SHORT EXERCISE: Everything from the line containing "nozzle_plane = on_nozzle(Location())" to the line containing "cad_parts[obj.name] = obj", both lines included, must be copied exactly; nothing else should be.

[START RAW DATA]

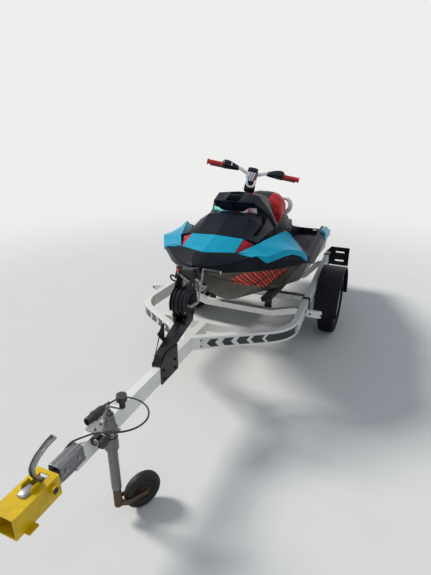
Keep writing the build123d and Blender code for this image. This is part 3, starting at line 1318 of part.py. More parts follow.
# x to port, distance ahead of the axle, height
CABLE_ROUTE = (
    (-31.0, 2690.0, 498.0), (-37.0, 2632.0, 545.0), (2.0, 2570.0, 548.0), (55.0, 2530.0, 562.0),
    (118.0, 2515.0, 570.0), (175.0, 2478.0, 566.0), (208.0, 2415.0, 560.0), (208.0, 2345.0, 556.0),
    (168.0, 2283.0, 552.0), (105.0, 2247.0, 550.0), (35.0, 2240.0, 548.0), (-22.0, 2262.0, 546.0),
    (-45.0, 2316.0, 536.0),
)
cable_points = [Vector(x, ahead(reach), z) for x, reach, z in CABLE_ROUTE]
cable_bends = []
for before, corner, after in zip(cable_points, cable_points[1:], cable_points[2:]):
    half_turn = radians((corner - before).get_angle(after - corner)) / 2
    cable_bends.append(0.45 * min((corner - before).length, (after - corner).length) / tan(half_turn))
print("cable radii", [round(bend) for bend in cable_bends])
with BuildPart() as cable:
    with BuildLine() as cable_run:
        FilletPolyline(*cable_points, radius=cable_bends)
    with BuildSketch(Plane(origin=cable_run.line @ 0, z_dir=cable_run.line % 0)):
        Circle(CABLE_RADIUS)
    sweep()
save(cable.part, "cable")

# Engine: one plain block on the bay's floor
ENGINE_HEIGHT = 300.0
with BuildPart() as engine:
    with BuildSketch(level(BAY_BOTTOM)):
        with Locations((0, BAY_FRONT + BAY_LENGTH / 2)):
            Rectangle(2 * BAY_HALF - 40, BAY_LENGTH - 120)
    extrude(amount=ENGINE_HEIGHT)
save(engine.part, "engine")

# Steering: a column with its pad, a bent bar, pods with levers, and grips
BAR_HALF = 373.0
BAR_RADIUS = 11.0
BAR_DROP = 26.0
BAR_FLAT_HALF = 45.0
BAR_KNEE = 120.0
GRIP_RADIUS = 19.0
GRIP_SPAN = 118.0
POD_LENGTH = 84.0
LEVER_LENGTH = 96.0
CLAMP_HALF = 37.0
column_top = -BAR_DROP - BAR_RADIUS - SEAT_GAP
with BuildPart() as steering_column:
    for z, width, depth, corner in (
        (column_top, 112, 66, 18), (column_top - 30, 96, 62, 18), (-COLUMN_BOTTOM, 96, 78, 24),
    ):
        with BuildSketch(on_bar(Pos(0, 0, z))):
            RectangleRounded(width, depth, corner)
    loft(ruled=True)
    with BuildSketch(on_bar(Pos(0, 0, column_top - 4))):
        RectangleRounded(2 * CLAMP_HALF, 50, 8)
    extrude(amount=4 + 2 * BAR_RADIUS + 2 * SEAT_GAP + 8)
    with BuildSketch(on_bar(Plane.YZ.offset(-CLAMP_HALF - 1).location)):
        with Locations((0, -BAR_DROP)):
            Circle(BAR_RADIUS + SEAT_GAP)
    extrude(amount=2 * CLAMP_HALF + 2, mode=Mode.SUBTRACT)
    with BuildSketch(on_bar(Pos(0, 0, -COLUMN_BOTTOM))):
        Circle(STEER_SHAFT_RADIUS)
    extrude(amount=COLUMN_BOTTOM - SHAFT_BOTTOM)
save(steering_column.part, "steering_column")

with BuildPart() as handlebar:
    with BuildLine(on_bar(Plane.XZ.location)) as bar_run:
        FilletPolyline(
            (-BAR_HALF, 0), (-BAR_KNEE, 0), (-BAR_FLAT_HALF, -BAR_DROP), (BAR_FLAT_HALF, -BAR_DROP),
            (BAR_KNEE, 0), (BAR_HALF, 0), radius=3 * BAR_RADIUS,
        )
    with BuildSketch(Plane(origin=bar_run.line @ 0, z_dir=bar_run.line % 0)):
        Circle(BAR_RADIUS)
    sweep()
save(handlebar.part, "handlebar")

with BuildPart() as grips:
    for hand_name, hand in HANDS:
        with BuildSketch(on_bar(Plane.YZ.offset(hand * (BAR_HALF + 4)).location)):
            Circle(GRIP_RADIUS + 4)
        extrude(amount=-hand * 4)
        with BuildSketch(on_bar(Plane.YZ.offset(hand * BAR_HALF).location)):
            Circle(GRIP_RADIUS)
            Circle(BAR_RADIUS + SEAT_GAP, mode=Mode.SUBTRACT)
        extrude(amount=-hand * GRIP_SPAN)
        with BuildSketch(on_bar(Plane.YZ.offset(hand * (BAR_HALF - GRIP_SPAN + 5)).location)):
            Circle(GRIP_RADIUS + 4)
            Circle(BAR_RADIUS + SEAT_GAP, mode=Mode.SUBTRACT)
        extrude(amount=-hand * 5)
save(grips.part, "grips")

# Pods: a clamp-on switch housing inside each grip, with a lever in front of the grip
pod_outer = BAR_HALF - GRIP_SPAN - 1
with BuildPart() as controls:
    for hand_name, hand in HANDS:
        with BuildSketch(on_bar(Plane.YZ.offset(hand * pod_outer).location)):
            Ellipse(38, 32)
            Circle(BAR_RADIUS + SEAT_GAP, mode=Mode.SUBTRACT)
        with BuildSketch(on_bar(Plane.YZ.offset(hand * (pod_outer - POD_LENGTH)).location)):
            Ellipse(30, 26)
            Circle(BAR_RADIUS + SEAT_GAP, mode=Mode.SUBTRACT)
        loft(ruled=True)
        with BuildSketch(on_bar(Pos(0, 0, -5))):
            with BuildLine():
                Polyline(
                    (hand * (pod_outer - 44), -26), (hand * (pod_outer - 20), -42),
                    (hand * (pod_outer + LEVER_LENGTH), -56), (hand * (pod_outer + LEVER_LENGTH), -44),
                    (hand * (pod_outer - 8), -29), close=True,
                )
            make_face()
        extrude(amount=10)
save(controls.part, "controls")

# Seat: a red bolster whose flaps come down over the pedestal, and a black seat that tapers aft
# distance to port, outline as (y behind the bow, height)
BOLSTER_SECTIONS = (
    (0.0, ((1300, 641), (1316, 790), (1395, 850), (1470, 856), (1500, 850), (1500, 641))),
    (100.0, ((1300, 641), (1314, 786), (1395, 846), (1468, 850), (1500, 843), (1500, 641))),
    (PEDESTAL_HALF, ((1298, 641), (1310, 730), (1390, 790), (1450, 802), (1500, 794), (1500, 641))),
)
FLAP_SECTIONS = (
    (PEDESTAL_HALF + SEAT_GAP,
     ((1294, 700), (1300, 566), (1312, 566), (1480, 655), (1498, 680), (1500, 790), (1430, 800), (1320, 745))),
    (PEDESTAL_HALF + 40,
     ((1322, 690), (1334, 574), (1342, 574), (1462, 664), (1484, 690), (1486, 742), (1440, 750), (1350, 725))),
)
# y behind the bow, half-width at the bottom, then shoulder, top edge and middle as (distance to port, height)
CUSHION_ROWS = (
    (1502.0, 156.0, (150, 790), (100, 842), (0, 848)),
    (1545.0, 156.0, (148, 768), (98, 820), (0, 826)),
    (1600.0, 154.0, (142, 720), (97, 750), (0, 756)),
    (1640.0, 150.0, (134, 690), (96, 716), (0, 722)),
    (1720.0, 138.0, (120, 658), (88, 680), (0, 685)),
    (1760.0, 132.0, (114, 648), (84, 666), (0, 670)),
    (1960.0, 100.0, (76, 605), (56, 618), (0, 622)),
    (2110.0, 80.0, (56, 560), (40, 572), (0, 576)),
)
TRIM_FRONT = 1500.4
TRIM_DEPTH = 36.0
# white crescent at the bolster's back: distance to port, height
TRIM_OUTLINE = ((156.6, 806), (206, 778), (236, 741), (228, 704), (186, 648), (156.6, 652))
with BuildPart() as seat_front:
    loft([panel(side(x), outline) for x, outline in BOLSTER_SECTIONS], ruled=True)
    loft([panel(side(x), outline) for x, outline in FLAP_SECTIONS], ruled=True)
    mirror(about=Plane.YZ)
save(seat_front.part, "seat_front")

with BuildPart() as seat_cushion:
    loft_stations([
        (y, half_outline([(0, pedestal_top(y) + SEAT_GAP), (bottom, pedestal_top(y) + SEAT_GAP), *upper]))
        for y, bottom, *upper in CUSHION_ROWS
    ])
save(seat_cushion.part, "seat_cushion")

with BuildPart() as seat_trim:
    for hand_name, hand in HANDS:
        with BuildSketch(station(TRIM_FRONT)):
            with BuildLine():
                Polyline(*[(hand * x, z) for x, z in TRIM_OUTLINE], close=True)
            make_face()
        extrude(amount=-TRIM_DEPTH)
save(seat_trim.part, "seat_trim")

# Jet: a pump barrel out of the transom, its impeller, a venturi and the steered nozzle
PUMP_RADIUS = 95.0
PUMP_BORE = 78.0
BARREL_END = HULL_LENGTH + 20
NOZZLE_PIVOT = HULL_LENGTH + 80
PIVOT_RADIUS = 6.0
EAR_Z = 74.0
EAR_THICKNESS = 6.0
SHAFT_RADIUS = 9.0
STATOR_HUB_RADIUS = 22.0
STATOR_VANES = 3
IMPELLER_FRONT = HULL_LENGTH - 90
IMPELLER_LENGTH = 66.0
BLADE_COUNT = 3
pump_axis = Axis(craft.from_local_coords((0, 0, PUMP_Z)), craft.y_dir)
# y behind the bow and radius: barrel, step and venturi outside, then the bore back
PUMP_PROFILE = (
    (HULL_LENGTH + SEAT_GAP, PUMP_RADIUS), (BARREL_END, PUMP_RADIUS), (BARREL_END, 54.0), (NOZZLE_PIVOT, 36.0),
    (NOZZLE_PIVOT, 31.0), (BARREL_END - 4, 48.0), (BARREL_END - 6, PUMP_BORE), (HULL_LENGTH + SEAT_GAP, PUMP_BORE),
)
with BuildPart() as pump:
    with BuildSketch(side(0)):
        with BuildLine():
            Polyline(*[(y, PUMP_Z + radius) for y, radius in PUMP_PROFILE], close=True)
        make_face()
    revolve(axis=pump_axis)
    with BuildSketch(station(HULL_LENGTH + SEAT_GAP)):
        with Locations((0, PUMP_Z)):
            with PolarLocations(0, STATOR_VANES):
                Rectangle(2 * PUMP_BORE + 2, 5)
            Circle(STATOR_HUB_RADIUS)
            Circle(SHAFT_RADIUS + RUN_CLEARANCE, mode=Mode.SUBTRACT)
    extrude(amount=-12)
    for ear_z in (PUMP_Z + EAR_Z, PUMP_Z - EAR_Z - EAR_THICKNESS):
        with BuildSketch(level(ear_z)):
            with Locations((0, (BARREL_END + NOZZLE_PIVOT) / 2)):
                Rectangle(32, NOZZLE_PIVOT - BARREL_END + 32)
            with Locations((0, NOZZLE_PIVOT)):
                Circle(PIVOT_RADIUS + RUN_CLEARANCE, mode=Mode.SUBTRACT)
        extrude(amount=EAR_THICKNESS)
save(pump.part, "pump")

with BuildPart() as impeller:
    with BuildSketch(station(IMPELLER_FRONT)):
        with Locations((0, PUMP_Z)):
            Circle(28)
            with PolarLocations(0, BLADE_COUNT):
                with Locations((45, 0)):
                    Rectangle(60, 14)
    extrude(amount=-IMPELLER_LENGTH)
    with BuildSketch(station(TUNNEL_FRONT + 6)):
        with Locations((0, PUMP_Z)):
            Circle(SHAFT_RADIUS)
    extrude(amount=-(HULL_LENGTH + 10 - TUNNEL_FRONT - 6))
save(impeller.part, "impeller")

NOZZLE_TURN = -0.6 * STEER_TURN
# y behind the pivot and radius: outside, then the bore back
nozzle_length = NOZZLE_END - NOZZLE_PIVOT
NOZZLE_PROFILE = ((0.0, 72.0), (nozzle_length, 46.0), (nozzle_length, 40.0), (0.0, 66.0))


def on_nozzle(place):
    """Plane at a place on the nozzle: z up its pivot, y back along the jet."""
    return on_craft(Pos(0, NOZZLE_PIVOT, PUMP_Z) * Rot(0, 0, NOZZLE_TURN) * place)


nozzle_plane = on_nozzle(Location())
with BuildPart() as nozzle:
    with BuildSketch(on_nozzle(Plane.YZ.location)):
        with BuildLine():
            Polyline(*NOZZLE_PROFILE, close=True)
        make_face()
    revolve(axis=Axis(nozzle_plane.origin, nozzle_plane.y_dir))
    for pin_z in (60.0, -60.0 - 20.0):
        with BuildSketch(on_nozzle(Pos(0, 0, pin_z))):
            Circle(PIVOT_RADIUS)
        extrude(amount=20)
    for boss_z in (60.0, -72.0):
        with BuildSketch(on_nozzle(Pos(0, 0, boss_z))):
            Circle(PIVOT_RADIUS + 6)
        extrude(amount=12)
save(nozzle.part, "nozzle")
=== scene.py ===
import json
import math
from functools import partialmethod

import bmesh
import bpy
import numpy as np
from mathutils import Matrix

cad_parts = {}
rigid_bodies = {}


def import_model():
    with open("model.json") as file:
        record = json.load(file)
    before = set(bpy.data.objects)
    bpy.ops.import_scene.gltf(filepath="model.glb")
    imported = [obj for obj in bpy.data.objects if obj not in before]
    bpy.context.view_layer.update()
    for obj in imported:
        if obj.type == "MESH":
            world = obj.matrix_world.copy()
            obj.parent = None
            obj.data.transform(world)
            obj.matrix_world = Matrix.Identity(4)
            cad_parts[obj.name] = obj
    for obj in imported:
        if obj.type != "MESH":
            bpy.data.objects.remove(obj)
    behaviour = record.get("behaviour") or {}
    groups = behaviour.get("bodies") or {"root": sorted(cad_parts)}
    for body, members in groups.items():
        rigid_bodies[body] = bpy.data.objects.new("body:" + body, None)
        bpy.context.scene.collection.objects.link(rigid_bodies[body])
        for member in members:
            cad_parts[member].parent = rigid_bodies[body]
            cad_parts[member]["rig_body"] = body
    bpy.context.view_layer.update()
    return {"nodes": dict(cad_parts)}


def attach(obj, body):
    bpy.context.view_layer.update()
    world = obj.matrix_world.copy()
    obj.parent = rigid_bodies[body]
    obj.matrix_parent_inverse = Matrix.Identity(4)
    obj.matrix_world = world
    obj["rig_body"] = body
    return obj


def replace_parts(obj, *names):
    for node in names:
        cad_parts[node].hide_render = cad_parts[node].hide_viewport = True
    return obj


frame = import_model()

# Camera: at eye height ahead of the coupling and to port, looking down on the bow. Its lens, place
# and angles were worked out from the photo's vanishing points.
CAMERA_LENS, CAMERA_AT = 26.984, (1.155, -2.88615, 1.887)
CAMERA_TILT, CAMERA_TURN = math.radians(67.844), math.radians(23.62)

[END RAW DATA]

RESPONSE TO THE EXERCISE:
nozzle_plane = on_nozzle(Location())
with BuildPart() as nozzle:
    with BuildSketch(on_nozzle(Plane.YZ.location)):
        with BuildLine():
            Polyline(*NOZZLE_PROFILE, close=True)
        make_face()
    revolve(axis=Axis(nozzle_plane.origin, nozzle_plane.y_dir))
    for pin_z in (60.0, -60.0 - 20.0):
        with BuildSketch(on_nozzle(Pos(0, 0, pin_z))):
            Circle(PIVOT_RADIUS)
        extrude(amount=20)
    for boss_z in (60.0, -72.0):
        with BuildSketch(on_nozzle(Pos(0, 0, boss_z))):
            Circle(PIVOT_RADIUS + 6)
        extrude(amount=12)
save(nozzle.part, "nozzle")
=== scene.py ===
import json
import math
from functools import partialmethod

import bmesh
import bpy
import numpy as np
from mathutils import Matrix

cad_parts = {}
rigid_bodies = {}


def import_model():
    with open("model.json") as file:
        record = json.load(file)
    before = set(bpy.data.objects)
    bpy.ops.import_scene.gltf(filepath="model.glb")
    imported = [obj for obj in bpy.data.objects if obj not in before]
    bpy.context.view_layer.update()
    for obj in imported:
        if obj.type == "MESH":
            world = obj.matrix_world.copy()
            obj.parent = None
            obj.data.transform(world)
            obj.matrix_world = Matrix.Identity(4)
            cad_parts[obj.name] = obj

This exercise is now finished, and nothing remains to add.